Newsweek is the latest news outlet who has been essentially forced by the Government to "retract" a story, which details well-known and widely reported prisoner abuses at the Guantanamo Bay detention facility in Cuba. In addition to smearing detainees' faces with fake menstrual blood, investigators are reported to be flushing their Korans down the toilets of their cells as an interrogation tactic.

Now, personally, I could care less if they did this. I mean, the blood is a little much, but who says prisoners of "war" should be allowed to keep whatever books they want in their cells? And frankly, I don't think any of these abuses even rises to the level of violating the Geneva Accords on the Treatment of Prisoners, which don't even apply here, because there is no declared "war" anyway (except on civil liberties...).
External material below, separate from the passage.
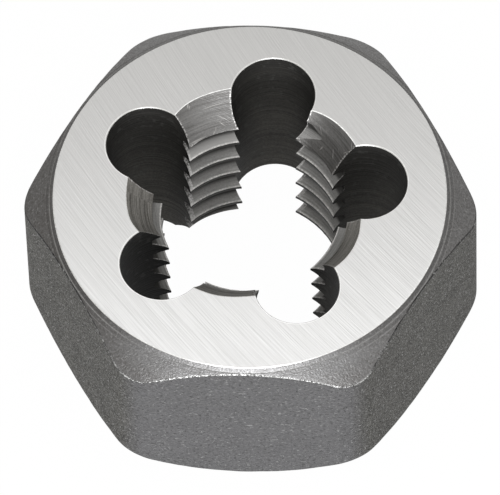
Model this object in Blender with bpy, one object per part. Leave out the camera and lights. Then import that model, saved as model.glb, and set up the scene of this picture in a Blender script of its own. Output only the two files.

What irritates the piss out of me is that this administration is so bent on information control that they've essentially neutered our once strong independent press into a Pravda-esque P.R. vehicle. Is it any wonder that Americans who actually want objective news have to go to BBC and other foreign news outlets?
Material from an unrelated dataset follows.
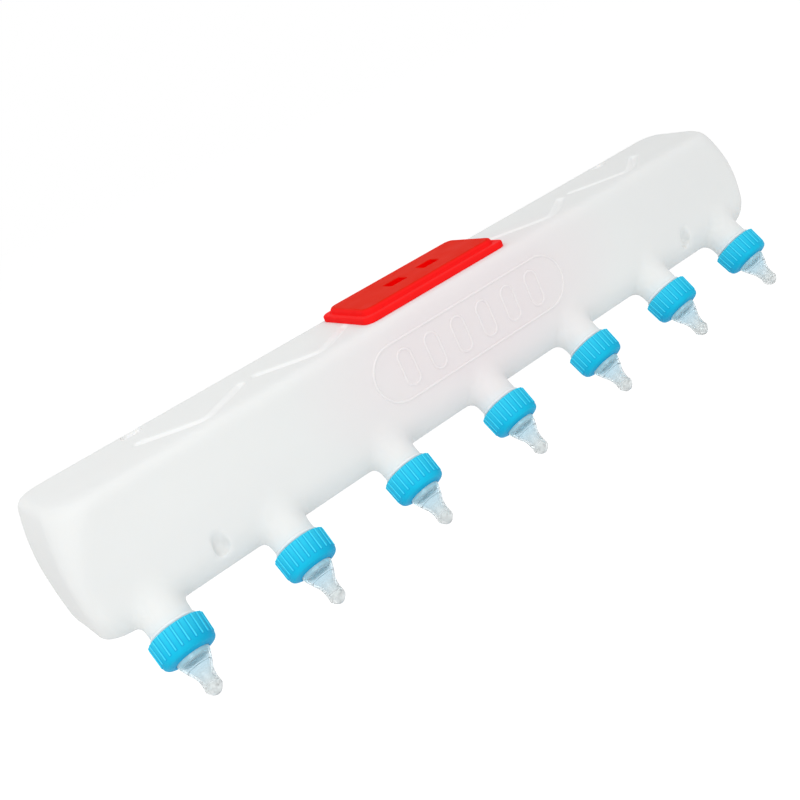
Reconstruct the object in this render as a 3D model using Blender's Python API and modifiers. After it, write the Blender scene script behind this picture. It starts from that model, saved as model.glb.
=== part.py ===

I am disgusted with the state of our nation, and the blind, lemming-like faith that the public seems to have with these Fascistic Banana-Republicans whose heads are so swelled with power that they can't read the fine print in the constitution they've sworn to protect and defend.

2 Comments:

Blogger acb said...

I disagree with you on the "Geneva Convention" issue, but I think I've written about it elsewhere and I'm not going to rehash it here.
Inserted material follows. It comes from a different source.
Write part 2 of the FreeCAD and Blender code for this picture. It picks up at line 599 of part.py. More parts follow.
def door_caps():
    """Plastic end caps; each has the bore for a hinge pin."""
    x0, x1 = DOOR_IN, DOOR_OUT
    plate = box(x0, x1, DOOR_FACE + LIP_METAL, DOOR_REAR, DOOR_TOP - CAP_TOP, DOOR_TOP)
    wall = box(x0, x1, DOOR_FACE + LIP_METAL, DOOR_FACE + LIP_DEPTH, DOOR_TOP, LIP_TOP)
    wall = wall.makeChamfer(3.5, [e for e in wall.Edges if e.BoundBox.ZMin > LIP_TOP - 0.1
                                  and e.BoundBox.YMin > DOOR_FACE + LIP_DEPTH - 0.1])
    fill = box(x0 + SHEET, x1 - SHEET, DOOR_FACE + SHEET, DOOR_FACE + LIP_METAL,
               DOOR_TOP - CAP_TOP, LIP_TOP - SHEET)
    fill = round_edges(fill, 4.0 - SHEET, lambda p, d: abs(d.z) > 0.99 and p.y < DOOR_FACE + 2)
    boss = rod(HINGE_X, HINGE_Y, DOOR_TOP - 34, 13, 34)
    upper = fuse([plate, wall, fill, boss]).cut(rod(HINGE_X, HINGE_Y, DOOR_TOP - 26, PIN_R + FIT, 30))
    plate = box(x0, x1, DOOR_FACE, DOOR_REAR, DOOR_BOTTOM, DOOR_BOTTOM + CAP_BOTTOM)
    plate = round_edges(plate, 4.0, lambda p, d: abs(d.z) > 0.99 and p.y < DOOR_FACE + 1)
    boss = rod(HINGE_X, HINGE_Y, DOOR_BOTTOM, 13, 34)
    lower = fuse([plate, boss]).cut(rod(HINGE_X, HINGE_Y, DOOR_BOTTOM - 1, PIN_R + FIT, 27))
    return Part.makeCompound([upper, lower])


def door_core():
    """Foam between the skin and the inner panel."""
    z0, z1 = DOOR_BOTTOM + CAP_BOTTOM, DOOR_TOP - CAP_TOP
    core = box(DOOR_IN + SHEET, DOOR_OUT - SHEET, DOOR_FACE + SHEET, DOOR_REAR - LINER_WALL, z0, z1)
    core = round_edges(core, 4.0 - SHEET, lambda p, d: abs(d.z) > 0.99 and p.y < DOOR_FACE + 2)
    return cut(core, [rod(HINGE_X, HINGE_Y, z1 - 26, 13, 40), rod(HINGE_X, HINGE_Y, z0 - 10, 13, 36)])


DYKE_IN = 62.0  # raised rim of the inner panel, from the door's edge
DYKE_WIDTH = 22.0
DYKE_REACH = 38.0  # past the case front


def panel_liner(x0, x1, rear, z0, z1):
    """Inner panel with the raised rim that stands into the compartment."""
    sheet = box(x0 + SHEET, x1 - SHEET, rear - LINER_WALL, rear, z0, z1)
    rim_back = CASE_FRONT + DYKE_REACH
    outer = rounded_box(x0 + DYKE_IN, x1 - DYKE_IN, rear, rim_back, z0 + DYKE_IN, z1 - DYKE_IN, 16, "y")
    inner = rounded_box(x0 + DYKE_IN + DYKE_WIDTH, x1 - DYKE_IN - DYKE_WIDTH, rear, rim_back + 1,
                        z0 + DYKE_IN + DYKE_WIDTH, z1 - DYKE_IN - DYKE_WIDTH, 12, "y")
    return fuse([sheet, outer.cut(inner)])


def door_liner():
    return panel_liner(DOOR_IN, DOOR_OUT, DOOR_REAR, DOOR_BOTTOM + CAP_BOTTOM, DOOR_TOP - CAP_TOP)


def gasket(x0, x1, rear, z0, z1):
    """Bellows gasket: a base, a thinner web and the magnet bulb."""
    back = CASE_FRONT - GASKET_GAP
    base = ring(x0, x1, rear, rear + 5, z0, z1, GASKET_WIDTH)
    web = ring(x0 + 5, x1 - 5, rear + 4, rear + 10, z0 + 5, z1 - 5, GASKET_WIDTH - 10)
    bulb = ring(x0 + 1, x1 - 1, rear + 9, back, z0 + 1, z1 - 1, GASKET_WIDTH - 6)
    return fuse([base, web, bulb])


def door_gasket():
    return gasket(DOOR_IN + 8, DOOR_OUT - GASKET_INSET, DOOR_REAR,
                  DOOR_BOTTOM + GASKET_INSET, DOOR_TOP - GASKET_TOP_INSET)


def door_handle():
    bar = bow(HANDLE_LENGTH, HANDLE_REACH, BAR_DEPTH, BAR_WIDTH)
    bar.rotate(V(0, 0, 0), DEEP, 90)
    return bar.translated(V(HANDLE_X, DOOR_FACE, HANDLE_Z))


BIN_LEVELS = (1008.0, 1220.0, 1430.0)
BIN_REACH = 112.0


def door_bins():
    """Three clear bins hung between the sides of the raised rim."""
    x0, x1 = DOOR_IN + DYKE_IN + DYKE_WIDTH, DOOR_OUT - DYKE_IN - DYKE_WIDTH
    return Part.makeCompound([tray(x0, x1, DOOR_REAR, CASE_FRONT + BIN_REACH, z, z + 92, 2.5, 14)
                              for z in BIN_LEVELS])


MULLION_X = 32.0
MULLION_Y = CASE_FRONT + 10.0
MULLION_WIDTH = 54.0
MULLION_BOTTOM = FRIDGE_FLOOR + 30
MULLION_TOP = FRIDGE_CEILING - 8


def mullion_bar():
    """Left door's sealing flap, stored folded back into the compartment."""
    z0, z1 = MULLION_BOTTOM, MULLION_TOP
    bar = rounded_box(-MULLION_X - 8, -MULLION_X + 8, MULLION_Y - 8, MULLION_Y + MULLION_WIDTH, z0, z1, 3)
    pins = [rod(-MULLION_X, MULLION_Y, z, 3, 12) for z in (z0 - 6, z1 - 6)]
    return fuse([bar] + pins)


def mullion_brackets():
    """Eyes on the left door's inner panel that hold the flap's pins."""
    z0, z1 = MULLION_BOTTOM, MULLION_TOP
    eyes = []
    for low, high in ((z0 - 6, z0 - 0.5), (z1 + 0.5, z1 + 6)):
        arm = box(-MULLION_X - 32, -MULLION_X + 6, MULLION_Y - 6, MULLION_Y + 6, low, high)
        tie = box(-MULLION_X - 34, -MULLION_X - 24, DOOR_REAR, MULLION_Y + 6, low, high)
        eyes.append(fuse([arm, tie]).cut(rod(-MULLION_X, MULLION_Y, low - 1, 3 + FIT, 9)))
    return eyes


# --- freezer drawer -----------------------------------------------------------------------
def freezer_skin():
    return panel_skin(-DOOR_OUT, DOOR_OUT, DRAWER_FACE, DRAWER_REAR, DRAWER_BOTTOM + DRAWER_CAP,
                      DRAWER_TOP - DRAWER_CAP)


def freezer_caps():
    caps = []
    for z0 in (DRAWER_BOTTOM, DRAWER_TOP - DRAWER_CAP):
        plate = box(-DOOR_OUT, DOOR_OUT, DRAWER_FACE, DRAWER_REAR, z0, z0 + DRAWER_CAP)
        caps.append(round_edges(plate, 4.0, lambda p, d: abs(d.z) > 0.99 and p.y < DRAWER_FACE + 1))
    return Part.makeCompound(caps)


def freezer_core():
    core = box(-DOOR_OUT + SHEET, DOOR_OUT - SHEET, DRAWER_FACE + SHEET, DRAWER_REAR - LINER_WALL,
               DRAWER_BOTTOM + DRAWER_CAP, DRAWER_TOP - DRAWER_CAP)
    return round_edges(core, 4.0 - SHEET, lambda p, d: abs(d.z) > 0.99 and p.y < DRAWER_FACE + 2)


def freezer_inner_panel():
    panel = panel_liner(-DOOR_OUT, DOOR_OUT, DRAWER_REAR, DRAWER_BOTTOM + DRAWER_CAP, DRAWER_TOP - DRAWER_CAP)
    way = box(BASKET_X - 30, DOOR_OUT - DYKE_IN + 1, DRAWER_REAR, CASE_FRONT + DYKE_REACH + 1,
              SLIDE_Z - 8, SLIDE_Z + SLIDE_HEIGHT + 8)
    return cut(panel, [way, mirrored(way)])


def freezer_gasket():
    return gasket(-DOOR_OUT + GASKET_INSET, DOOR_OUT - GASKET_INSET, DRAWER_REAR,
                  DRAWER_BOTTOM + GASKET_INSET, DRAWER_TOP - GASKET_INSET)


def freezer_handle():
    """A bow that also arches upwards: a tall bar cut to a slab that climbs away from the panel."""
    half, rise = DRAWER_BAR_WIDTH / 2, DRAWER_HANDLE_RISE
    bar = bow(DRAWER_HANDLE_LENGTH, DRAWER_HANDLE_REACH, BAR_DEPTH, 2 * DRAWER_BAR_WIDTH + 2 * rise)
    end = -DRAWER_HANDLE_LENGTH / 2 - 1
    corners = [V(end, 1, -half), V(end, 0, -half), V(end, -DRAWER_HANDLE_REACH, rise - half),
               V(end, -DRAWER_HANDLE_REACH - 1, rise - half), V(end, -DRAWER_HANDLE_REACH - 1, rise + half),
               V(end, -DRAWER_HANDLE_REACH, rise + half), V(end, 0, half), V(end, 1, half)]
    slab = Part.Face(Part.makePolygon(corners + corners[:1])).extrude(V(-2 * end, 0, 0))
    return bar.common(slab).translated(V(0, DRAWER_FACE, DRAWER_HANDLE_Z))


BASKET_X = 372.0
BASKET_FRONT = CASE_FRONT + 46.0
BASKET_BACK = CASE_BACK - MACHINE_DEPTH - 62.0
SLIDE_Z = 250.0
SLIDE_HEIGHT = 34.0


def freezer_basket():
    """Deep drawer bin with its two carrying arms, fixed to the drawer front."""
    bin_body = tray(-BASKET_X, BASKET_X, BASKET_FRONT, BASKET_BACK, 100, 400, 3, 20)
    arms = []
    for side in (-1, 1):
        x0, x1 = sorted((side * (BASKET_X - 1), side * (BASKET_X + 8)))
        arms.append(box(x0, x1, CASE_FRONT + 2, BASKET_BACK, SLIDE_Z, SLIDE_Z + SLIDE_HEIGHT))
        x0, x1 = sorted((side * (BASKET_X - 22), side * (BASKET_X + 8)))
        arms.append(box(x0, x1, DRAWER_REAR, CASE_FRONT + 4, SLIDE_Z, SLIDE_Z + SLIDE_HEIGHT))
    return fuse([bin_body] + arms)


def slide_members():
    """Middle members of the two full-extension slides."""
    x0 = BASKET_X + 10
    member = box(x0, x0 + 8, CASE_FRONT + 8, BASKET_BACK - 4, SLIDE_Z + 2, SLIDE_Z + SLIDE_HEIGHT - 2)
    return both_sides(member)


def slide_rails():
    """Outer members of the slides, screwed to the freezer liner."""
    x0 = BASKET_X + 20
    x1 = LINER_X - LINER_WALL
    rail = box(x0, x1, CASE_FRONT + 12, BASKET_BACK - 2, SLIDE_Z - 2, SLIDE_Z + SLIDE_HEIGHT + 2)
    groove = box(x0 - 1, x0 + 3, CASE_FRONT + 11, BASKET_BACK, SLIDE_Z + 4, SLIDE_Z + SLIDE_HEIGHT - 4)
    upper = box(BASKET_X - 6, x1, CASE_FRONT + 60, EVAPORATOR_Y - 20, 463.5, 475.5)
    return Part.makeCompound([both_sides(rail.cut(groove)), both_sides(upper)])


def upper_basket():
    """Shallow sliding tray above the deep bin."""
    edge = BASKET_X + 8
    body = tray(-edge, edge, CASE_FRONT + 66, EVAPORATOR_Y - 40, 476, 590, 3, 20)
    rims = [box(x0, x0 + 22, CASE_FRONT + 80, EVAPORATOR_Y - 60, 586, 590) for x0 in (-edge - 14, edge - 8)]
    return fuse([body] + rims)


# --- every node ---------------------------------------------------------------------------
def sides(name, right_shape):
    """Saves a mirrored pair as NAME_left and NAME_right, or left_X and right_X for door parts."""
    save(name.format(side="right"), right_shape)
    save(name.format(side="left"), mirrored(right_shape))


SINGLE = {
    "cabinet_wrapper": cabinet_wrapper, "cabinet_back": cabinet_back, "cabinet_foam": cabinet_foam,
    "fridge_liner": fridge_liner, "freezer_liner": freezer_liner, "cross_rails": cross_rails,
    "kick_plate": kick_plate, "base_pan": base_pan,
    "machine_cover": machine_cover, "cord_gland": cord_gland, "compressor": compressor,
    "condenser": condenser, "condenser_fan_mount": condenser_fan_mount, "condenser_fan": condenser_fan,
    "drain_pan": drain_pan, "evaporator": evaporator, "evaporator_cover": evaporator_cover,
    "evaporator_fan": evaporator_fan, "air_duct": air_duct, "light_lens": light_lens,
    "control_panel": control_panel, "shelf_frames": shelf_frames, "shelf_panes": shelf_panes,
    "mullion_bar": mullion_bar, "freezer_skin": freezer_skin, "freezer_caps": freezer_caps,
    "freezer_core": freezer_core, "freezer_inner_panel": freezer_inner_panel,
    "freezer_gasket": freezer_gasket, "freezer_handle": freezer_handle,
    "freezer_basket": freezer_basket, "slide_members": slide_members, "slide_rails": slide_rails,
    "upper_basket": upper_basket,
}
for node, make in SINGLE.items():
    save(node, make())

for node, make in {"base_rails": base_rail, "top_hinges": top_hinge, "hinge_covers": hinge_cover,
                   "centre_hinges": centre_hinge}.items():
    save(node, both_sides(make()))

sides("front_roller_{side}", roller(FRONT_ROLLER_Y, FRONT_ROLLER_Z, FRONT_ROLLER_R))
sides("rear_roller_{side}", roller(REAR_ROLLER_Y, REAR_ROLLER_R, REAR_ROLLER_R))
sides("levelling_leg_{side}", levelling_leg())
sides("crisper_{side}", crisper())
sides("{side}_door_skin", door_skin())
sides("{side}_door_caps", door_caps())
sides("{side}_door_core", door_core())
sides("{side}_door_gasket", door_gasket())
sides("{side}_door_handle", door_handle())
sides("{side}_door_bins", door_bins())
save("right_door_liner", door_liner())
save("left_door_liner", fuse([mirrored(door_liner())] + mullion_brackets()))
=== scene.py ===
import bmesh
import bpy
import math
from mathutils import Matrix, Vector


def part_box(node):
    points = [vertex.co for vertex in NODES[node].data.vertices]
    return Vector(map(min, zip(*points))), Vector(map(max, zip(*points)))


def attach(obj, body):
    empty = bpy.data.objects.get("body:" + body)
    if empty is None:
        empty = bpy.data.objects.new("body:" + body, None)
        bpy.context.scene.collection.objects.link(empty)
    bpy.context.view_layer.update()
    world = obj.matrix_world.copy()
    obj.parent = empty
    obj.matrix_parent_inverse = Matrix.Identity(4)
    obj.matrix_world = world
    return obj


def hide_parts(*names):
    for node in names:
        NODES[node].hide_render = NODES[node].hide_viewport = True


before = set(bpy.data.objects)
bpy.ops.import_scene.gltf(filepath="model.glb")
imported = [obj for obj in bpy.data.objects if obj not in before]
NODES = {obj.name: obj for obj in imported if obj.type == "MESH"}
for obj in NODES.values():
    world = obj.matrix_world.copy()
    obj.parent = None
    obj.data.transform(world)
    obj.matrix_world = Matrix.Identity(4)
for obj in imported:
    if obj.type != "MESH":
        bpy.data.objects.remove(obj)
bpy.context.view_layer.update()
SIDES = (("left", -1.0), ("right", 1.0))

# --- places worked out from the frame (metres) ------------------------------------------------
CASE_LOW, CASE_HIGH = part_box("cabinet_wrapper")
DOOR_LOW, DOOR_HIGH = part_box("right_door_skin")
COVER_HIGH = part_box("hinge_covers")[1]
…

This retraction though, reminds me of CNN's retraction of the thoroughly researched and validated story in 1998 on the use of chemical weapons against U.S. defectors in Vietnam.

2:28 AM

 
Blogger matthewweflen said...

Well, the Geneva Convention only applies to prisoners of declared wars. This quagmire is neither.

I'm not saying I disagree with the concept of the GC. I think all prisoners of war should be treated fairly.